Preserving a high-margin business among top-tier servers was also the rationale behind IBM's foray into a new form of parallelism, in its case with chip-level multiprocessing. Because IBM was aiming at a class of servers that might sell from $3,000 to $3 million, it could afford the costs of putting two processors on a single large ? and sometimes hot ? die, according to Slater.

"IBM's Power4 could do things with pin count and power dissipation Intel would never try, because IBM felt bandwidth was the overriding issue," said Slater. "Intel, for its part, was trying to design a microprocessor that could be used by hundreds of OEMs for a wide range of systems, some of them ultimately selling at fairly low cost."

As chip makers ride out Moore's Law, however, Slater said CMP will become much more pervasive. Indeed, Advanced Micro Devices said it will put two cores on a future-generation X86 processor, and papers on such embedded processors as Sun's MAJC and Cradle's Universal Microsystem also described chips that use multiple processor cores on a die.

Just how far the approach can go is one question. "We will put two to eight processors on a die," said Marc Tremblay, chief designer of MAJC, but "beyond that we may need a new technology . . . Does all the research that has been done in mesh structures and hypercubes still apply when we have these extremely fast interconnects on-chip? This will be an important research area."

Intel eschewed radical new techniques such as multithreading and chip multiprocessing ? at least for the moment ? to make its own radical leap to a new instruction set architecture with Itanium. By adopting a fresh architecture, it hopes to leave open the door to another decade of wringing performance gains from instruction-level processing.

With Itanium, Intel wanted to make hardware scheduling decisions visible to the compiler, which could make its own optimizations in a manner not unlike what the first RISC processors attempted, Fred Pollack, a senior Intel designer, said in a panel session here. Intel also employed new techniques such as predication and speculation, or letting a processor anticipate and perform calculations before the need for the calculation or the validity of data can be fully checked.
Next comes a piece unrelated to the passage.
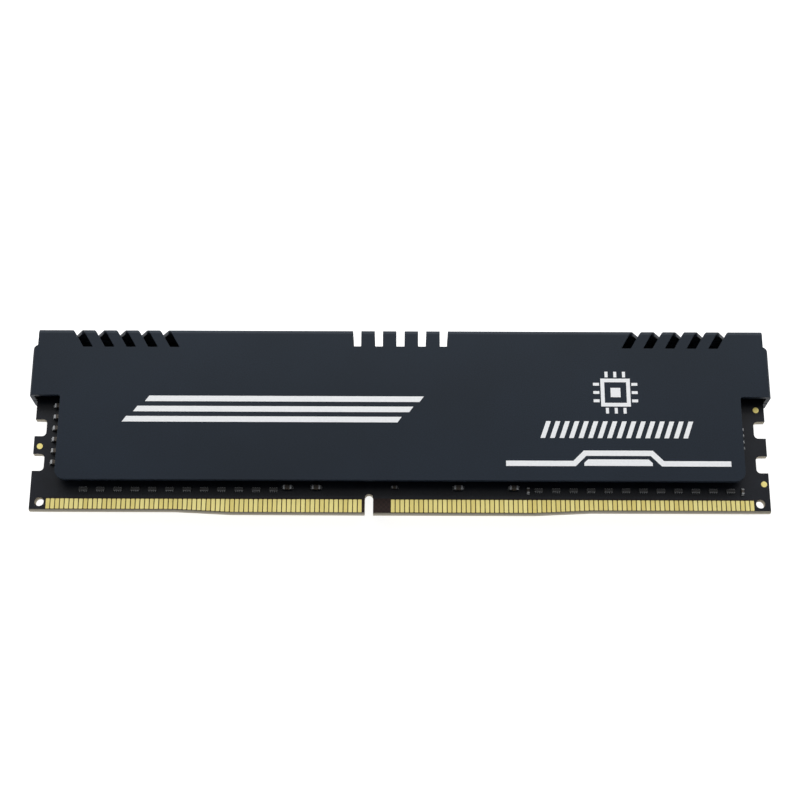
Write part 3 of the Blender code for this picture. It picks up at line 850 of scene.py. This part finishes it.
# %% Capacitors around the chips
ABOVE_CHIP, BELOW_CHIP = 1.3 * MM, 1.2 * MM
STEPS_ABOVE = (-2.2 * MM, 0.0, 2.2 * MM)
STEPS_BELOW = (-1.8 * MM, 1.8 * MM)
boxes = [drawn_box(f"memory_chip_front_{i + 1}", FRONT) for i in range(CHIPS_ON_A_FACE)]
low, high = boxes[0]
chip_middles = [x for x, y, turn in places_of(boxes)]
around = [(step, high.y + ABOVE_CHIP, 90) for step in STEPS_ABOVE]
around += [(step, low.y - BELOW_CHIP, 0) for step in STEPS_BELOW]
places = [(x + step, y, turn) for x in chip_middles for step, y, turn in around]
for side_name, side in (("front", FRONT), ("back", BACK)):
    keep(repeat(capacitor(*SMALL_CAPACITOR), places), f"supply_capacitors_{side_name}",
         [ceramic, solder], side)
places = [(x, ROW_HEIGHT, 90) for x in [-m for m in chip_middles] + [0.0]]
keep(repeat(capacitor(*SMALL_CAPACITOR), places), "back_row_capacitors", [ceramic, solder], BACK)

# %% [markdown]
# ## Floor and light
#
# The module lies on a white light table: a floor that glows softly, so that the shadow around the
# module stays faint. A long soft light beyond the top edge gives the plates their slow fade and
# leaves the space under their lower edge dark. A lamp overhead could fill the rest, but it would
# turn every black surface grey. So the sky does it: dim overhead, white near the horizon, and
# brighter beyond the top edge, which is the part that the flat gold contacts mirror.

# %% Floor
FLOOR_HALF = 2.0
FLOOR_GAP = 0.02 * MM
PAPER_TOOTH = 0.5 * MM
table, place = new_material("white_light_table", Roughness=0.9, Emission_Strength=0.9)
tooth = add_node(table, "ShaderNodeTexNoise", {"Vector": place, "Scale": 1 / PAPER_TOOTH})
tint = add_node(table, "ShaderNodeValToRGB", {"Fac": tooth.outputs["Fac"]},
                stops=[(0.3, "#bebebe"), (0.7, "#c2c2c2")])
feed(table, Base_Color=tint.outputs["Color"])
table.node_tree.nodes["Principled BSDF"].inputs["Emission Color"].default_value = linear("#ffffff")
bm = bmesh.new()
bmesh.ops.create_grid(bm, x_segments=1, y_segments=1, size=FLOOR_HALF)
bmesh.ops.translate(bm, verts=bm.verts[:], vec=(0, 0, -FLOOR_GAP))
floor_mesh = bpy.data.meshes.new("floor")
bm.to_mesh(floor_mesh)
bm.free()
floor_mesh.materials.append(table)
floor = bpy.data.objects.new("floor", floor_mesh)
bpy.context.scene.collection.objects.link(floor)
floor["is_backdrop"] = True

# %% Light
LIGHT_PLACE = Vector((0.0, 0.36, 0.34))
LIGHT_SIZE = (0.8, 0.2)
LIGHT_WATTS = 2.0
light_data = bpy.data.lights.new("long_light_beyond_top_edge", "AREA")
light_data.shape = "RECTANGLE"
light_data.size, light_data.size_y = LIGHT_SIZE
light_data.energy = LIGHT_WATTS
light = bpy.data.objects.new("long_light_beyond_top_edge", light_data)
bpy.context.scene.collection.objects.link(light)
light.location = LIGHT_PLACE
light.rotation_euler = (-LIGHT_PLACE).to_track_quat("-Z", "Y").to_euler()
print("light:", light.name, light_data.energy, "W")

# %% Sky
SKY_STRENGTH = 1.1
HORIZON_ENDS = (0.05, 0.25)  # how high the white horizon starts to fade, and where it is gone
world = bpy.data.worlds.new("studio")
world.use_nodes = True
direction = add_node(world, "ShaderNodeTexCoord").outputs["Generated"]
towards = add_node(world, "ShaderNodeSeparateXYZ", {"Vector": direction})
beyond = add_node(world, "ShaderNodeValToRGB", {"Fac": towards.outputs["Y"]},
                  stops=[(0.1, "#5e6063"), (0.5, "#ffffff")])
height = add_node(world, "ShaderNodeMapRange",
                  {"Value": towards.outputs["Z"], "From Min": HORIZON_ENDS[0],
                   "From Max": HORIZON_ENDS[1]})
sky = add_node(world, "ShaderNodeMix",
               {0: height.outputs["Result"], 6: linear("#ffffff"), 7: beyond.outputs["Color"]},
               data_type="RGBA")
background = world.node_tree.nodes["Background"]
background.inputs["Strength"].default_value = SKY_STRENGTH
world.node_tree.links.new(sky.outputs[2], background.inputs["Color"])
bpy.context.scene.world = world
bpy.context.scene.view_settings.view_transform = "Standard"

# %% [markdown]
# ## Sizes
#
# The box of the finished module is written beside the box of the solid parts, so that the two can
# be compared. Nothing stands outside the solid parts' box but the ink, by its 0.02 mm.

# %% Write both boxes and finish
visual_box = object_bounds()
for title, box in (("solid parts", cad_box), ("finished module", visual_box)):
    print(title, "in mm:", [round(1000 * v, 2) for corner in box for v in corner])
Critics were quick to pounce on Intel's approach. The results of speculative executions are often tossed out when the data cannot be validated, several people noted. In addition, the practice of "profiling" code for Itanium processors creates an unnecessary software burden, IBM fellow Martin Hopkins said in a panel session here.

"We looked at predication and thought it would be great, but in terms of memory bandwidth it turned out it would hurt us as much as help us," said Michael Shebanow, chief technical officer at HAL Computer Systems, who detailed a 64-bit Sparc processor.

Like the move to multithreading, Intel's embrace of a new instruction set architecture has a significant cost in moving software developers to a new platform. Intel has already set up a $250 million fund for IA-64 software development.

Despite the skeptics, Intel is moving ahead with Itanium. Samples and working systems are already running in the labs, and system shipments are expected in the middle of next year. The architecture should issue a peak of six instructions per clock cycle, Intel said here.

Analysts are bullish on Itanium. "Intel is really ahead here because they will ship something next year," said Gwennap. "The other guys are being forced to disclose stuff far out into the future to seem competitive.

"Next year Compaq will still be shipping its EV-6, a four-year-old design; Hewlett-Packard is still shipping its old PA-8000 design; and Sun's Ultrasparc doesn't look that great either. Merced will look good in the field. The barrier is not that high."

And nothing prevents Intel, once it refines its Itanium core in the next-generation McKinley chip, from adopting techniques previewed by IBM and Compaq.

"Beyond McKinley, there's no reason Intel could not go to some form of multithreading or chip multiprocessing," said Gwennap. "A year or two ago Intel just didn't get thread-level processing at all, because they were so focused on instruction-level parallelism, but I think they are getting it now."